Even if hunters cease harvest of does and fawns entirely, predators might still be a strong enough force to prevent population recovery. In many areas predators are picking off lots of fawns, igniting a chain reaction that leaves many hunters with nothing to hunt. Aggressive predator control might be the best way to address this particular issue.
Poaching and unlicensed deer hunting are major problems, largely because it is almost impossible to estimate just how big an impact they are having on deer populations. A study by the Noble Foundation between 2008 and 2010 saw poachers kill eight of the 57 bucks that the organization had collared for study.
Unless poachers were specifically targeting the collared animals, the study suggests that poachers could be killing 14 percent of buck populations. How accurate this number is, of course, is difficult to judge, a fact that makes the job of deer management organizations that much harder.
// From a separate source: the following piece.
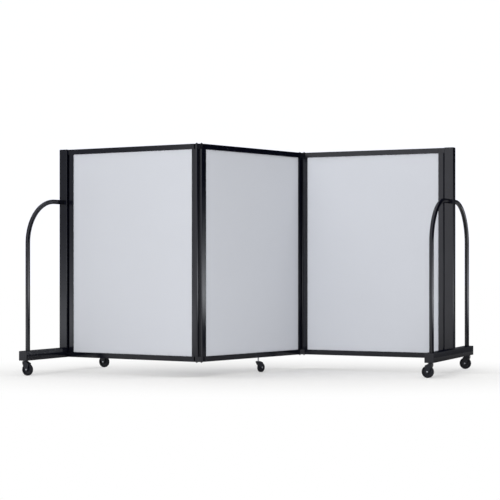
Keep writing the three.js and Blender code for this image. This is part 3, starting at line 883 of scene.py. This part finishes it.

How can effective deer management strategies be put in place if we don’t know how many deer are being taken by unlicensed hunters?
4. Reduced interest in hunting
While obviously not the reason that many of us saw and killed fewer deer last fall than in previous years, many states have recently recorded a decline in hunting tag sales – a factor that is almost definitely contributing to the drop of overall state harvest numbers.
As finding deer becomes more difficult, fewer hunters are going to bother going to the trouble to buy a tag and spend time in the field, making this entry on the list both a “cause” and an “effect” of declining deer harvests at the same time.
The fear among hunters that deer diseases are presenting a major threat to herd populations tends to come in waves. Every few years, a severe outbreak of chronic wasting disease or epizootic hemorrhagic disease will devastate a deer herd in a specific region and leave wildlife management experts wondering what would happen if a wide-scale epidemic of one of these diseases got out and effected the nation’s deer herds across the board.
However, while these diseases – as well as others, such as cutaneous fibromas and Lyme disease – certainly present threats to the health of deer herds and to the overall level of deer harvests seen in different areas, they are not likely the driving force behind any major deer decline. Case in point was a study conducted in Missouri a few years back, which used radio transmitters to track deer and note causes of death. Only four percent (or eight deer) died of any disease-related cause.
6. Tough winters
It will be interesting to gauge the health of deer populations after this winter, which has been one of the coldest and longest on record in many areas of the country. Tough winters like this one can wear deer populations down and have a big impact on the overall health of the herd.
With that said, it’s not likely that winter weather is a primary cause of harvest decline across the board. Even in areas which never face tough winters – Florida, for instance – hunters have been noticing a clear decline of deer population sizes and harvest numbers.
RELATED: How Whitetails Handle the Winter
It may not be the cold winters themselves that are presenting arguably the biggest threat to deer herd health, though. On the contrary, what truly counts in the winter is the habitat and how it is equipped to help deer weather the storm.
Deer herds needs a balance of cover and food to survive the brutal winters described in the previous slide. The best cover, it seems, is provided by tough and durable evergreen conifers, which help to protect wooded areas from wind and prevent deep snow as well.
However, in the winter, most deer herds resort to feeding on woody browse to survive, which is provided entirely by the buds and twigs of shrubs, saplings, and more seasonal trees. Habitats that do not provide this balance, therefore, can become incredibly difficult places for deer herds to survive a long and hard winter.